Responses to Selected Questions From the Audience

Question: Is there a difference between hallucinations and NDEs?

Dr. Fenwick: People tend to forget their hallucinations, whereas NDEs remain absolutely clear. If you ask people about the nature of their experiences while they are in the intensive care unit, you find they have a totally different flavor from NDEs. They have hallucinations, many of which are illusions based on what is going on in the intensive care unit, and they are usually strongly paranoid. For example, one patient felt that everybody in the unit was against her, that devils were poking her, and that she was being roasted. As she slowly came to consciousness, she realized that the roasting was being on the hot warming pad on the bed, and the devils were the nurses giving her intravenous fluids and injecting her. Now experiences like those do not have the clarity; they do not have the narrative quality; they do not certainly have the positive emotional valence of the typical near-death experience. So I think, at long last, we are beginning to be able to draw a distinction between hallucinations due to altered brain chemistry and the near-death experience. I think they are different.

Question: Does the NDE give us insight into the structure of the universe?

Dr. Fenwick: This is a really wonderful question, and it goes right to the heart of our understanding of what the universe is and how it is constructed. Physicist Amit Goswami (Goswami, Reed, and Goswami, 1995) argues that the basic ground structure of the universe is love and consciousness, and that the physical universe is a manifestation of this ground state. He has a theory relating to quantum mechanics about how every moment that we perceive something, we do create the physical world of that perception, and we create it essentially from the ground structure of the universe. So he argues that consciousness is primary and notan epiphenomenon of the brain. Goswami is very much in the Buddhist tradition, and this is the Buddhist view of the world. Now let us just go back to the experiences people have of the universe and how in these wide experiences they define its structure. So again, let us try to follow the data.

These very wide experiences are called transcendent experiences. About 30 percent of the population will have weak transcendent experiences, and about 10 percent strong transcendent experiences, very similar to NDEs, in which they see through into the structure of the universe. Everybody who has had this experience is very clear: that the universe is composed of love and consciousness. And when they see the structure of plants, matter, people, the whole thing, they say that it is composed of love and consciousness. That is what they say. Now, that is very similar to what people say about their experience in the NDE, and that would also fit in with Goswami’s model.

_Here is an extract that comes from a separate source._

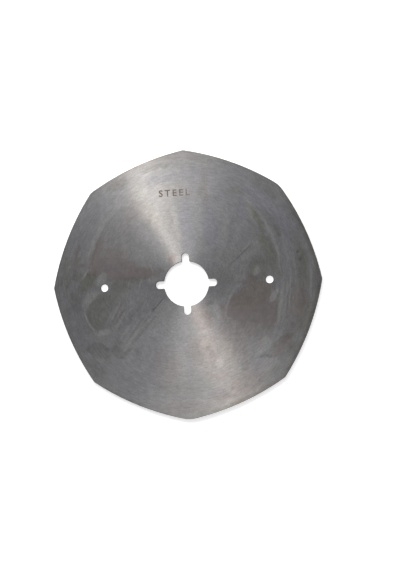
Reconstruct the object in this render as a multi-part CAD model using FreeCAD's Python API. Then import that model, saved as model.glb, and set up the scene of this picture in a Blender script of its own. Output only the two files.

You probably know that a large number of astronauts had transcendent experiences. Edgar Mitchell is one (Mitchell and Williams, 1996). But the astronauts who were in control of the capsule did not have these experiences because they were busy with calculations and responsibilities. It was the guys that could stare out of the windows, who were not doing so much, who had the luxury of contemplation, who had transcendent experiences. And, again, if you talk to Mitchell, he will tell you quite simply that the universe is a universe of consciousness and love. Goswami’s ideas go along with this, but the challenge is in formalizing these observations so that they can, in fact, be used by science.

Question: In childbirth, people are not dying, so why do they have NDEs?

Dr. Fenwick: The NDE has many different causes, and can occur for different reasons. My own view is that the NDE at its limit transforms itself into a transcendent experience, and I am not sure that you can distinguish between NDEs and transcendent experiences. For example, some people have the NDE when they are relaxed, or in a dream, or when they are asleep, and the experience then seems to be much better classified as a true transcendent experience. In a true near-death experience, large changes in physiology are involved; the typical near-death experience which then occurs has many features that will allow its classification also as a true transcendent experience. Some people who do get very seriously ill in childbirth drop their blood pressures and may have catastrophic bleeds. During this medical crisis a true NDE is often experienced. In summary, near-death experiences are transcendent experiences, but transcendent experiences can also occur when you are not actually near death.